Raleigh, NC – Two Chatham County communities will soon be without twenty-seven homes, five businesses, and one church because the state of North Carolina is exercising its eminent domain powers to make way for VinFast, a startup Vietnamese auto company.
Eminent domain is a legal tool that allows the government to take privately owned land by force in the event a property owner refuses to sell it voluntarily.
In March of 2022, after the Department of Commerce actively recruited VinFast, Gov. Roy Cooper announced the state was awarding the young company nearly $1.25 billion in state and local taxpayer incentives over the next three decades (you read that right!) in an effort to incentivize their manufacture of a new fleet of electric vehicles (EVs).
The state government has promised VinFast thirty years of access to taxpayer money and land, making a bet on this startup’s scalability and profitability, even though the company’s U.S. market is still in its earliest infancy.
Oh, to have that much confidence and swagger in the midst of this current economic climate! I suppose it’s easy enough to be brave when it’s not your money or property at stake. As a small aside, it’s worth noting that only 3% of North Carolinians own an EV and only 12.8% think they might buy one down the road.
The state’s egregious land grab on behalf of a private company has left residents, like Lena Stone, – who has lived in her home for nearly five decades – out in the cold. Another family, the Sanderfords, have lived on their land for 70 years. “They’re taking everything we got,” Jack Sanderford told the Raleigh-based News & Observer.
Scott Lincicome from the Cato Institute highlighted the crony nature of forcibly seizing private land on behalf of a taxpayer-subsidized private entity on Twitter this weekend.

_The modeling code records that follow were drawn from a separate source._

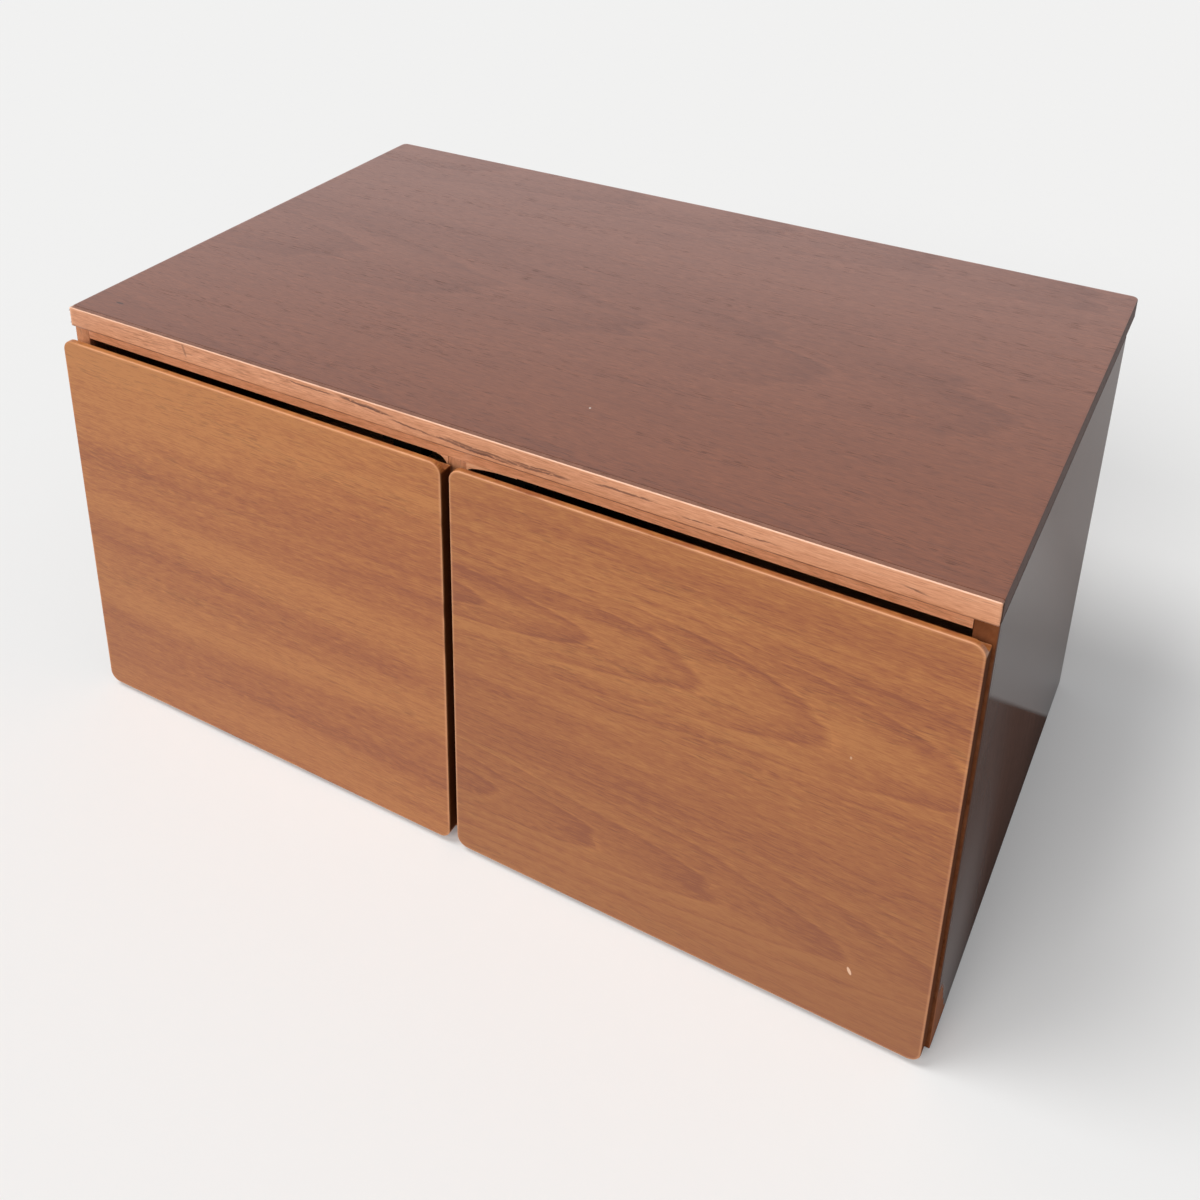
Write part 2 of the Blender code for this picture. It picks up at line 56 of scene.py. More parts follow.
camera = bpy.data.objects.new("camera", bpy.data.cameras.new("camera"))
bpy.context.scene.collection.objects.link(camera)
bpy.context.scene.camera = camera
camera.data.sensor_width = 36.0
camera.data.lens = 41.947
camera.data.shift_x = 0.04451
camera.data.shift_y = -0.29531
camera.data.clip_start = 0.02
camera_right = Vector((0.865456, 0.500934, 0.007110))
camera_up = Vector((-0.205433, 0.341907, 0.917004))
camera_back = Vector((0.456928, -0.795088, 0.398814))
turn = Matrix((camera_right, camera_up, camera_back)).transposed().to_4x4()
camera.matrix_world = Matrix.Translation((0.50303, -0.98350, 0.93586)) @ turn

bpy.context.scene.view_settings.view_transform = "Standard"

sky = bpy.data.worlds.new("sky")
bpy.context.scene.world = sky
sky.use_nodes = True
background = sky.node_tree.nodes["Background"]
background.inputs["Color"].default_value = (0.97, 0.985, 1.0, 1.0)
background.inputs["Strength"].default_value = 0.30
paper = sky.node_tree.nodes.new("ShaderNodeBackground")
paper.inputs["Color"].default_value = (0.850, 0.863, 0.890, 1.0)
rays = sky.node_tree.nodes.new("ShaderNodeLightPath")
seen = sky.node_tree.nodes.new("ShaderNodeMath")
seen.operation = "MAXIMUM"
either = sky.node_tree.nodes.new("ShaderNodeMixShader")
for start, end in (
    (rays.outputs["Is Camera Ray"], seen.inputs[0]),
    (rays.outputs["Is Glossy Ray"], seen.inputs[1]),
    (seen.outputs[0], either.inputs[0]),
    (background.outputs[0], either.inputs[1]),
    (paper.outputs[0], either.inputs[2]),
    (either.outputs[0], sky.node_tree.nodes["World Output"].inputs["Surface"]),
):
    sky.node_tree.links.new(start, end)

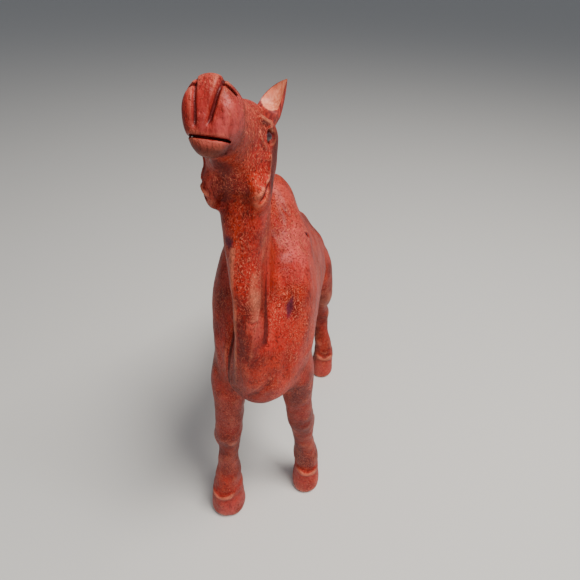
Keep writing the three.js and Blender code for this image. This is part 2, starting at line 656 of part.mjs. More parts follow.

Without a constitutional amendment protecting residents from eminent domain seizures that favor politically-connected companies, the government can continue to legally upend the lives – and homes – of North Carolinians.
Last year, an eminent domain bill (HB 271) was sent to the state Senate’s Rules and Operations Committee where it languishes. This bill would have allowed voters to amend our state constitution, preventing this sort of forceful seizure of private citizen’s property on behalf of a government-favored, subsidized business.
Barring constitutionally enshrined protections against overreaching eminent domain practices, the fate of the Stones, the Sanderfords, and any other North Carolinian who owns property the government might take an interest in, is at the mercy of politicians and their corporate friends.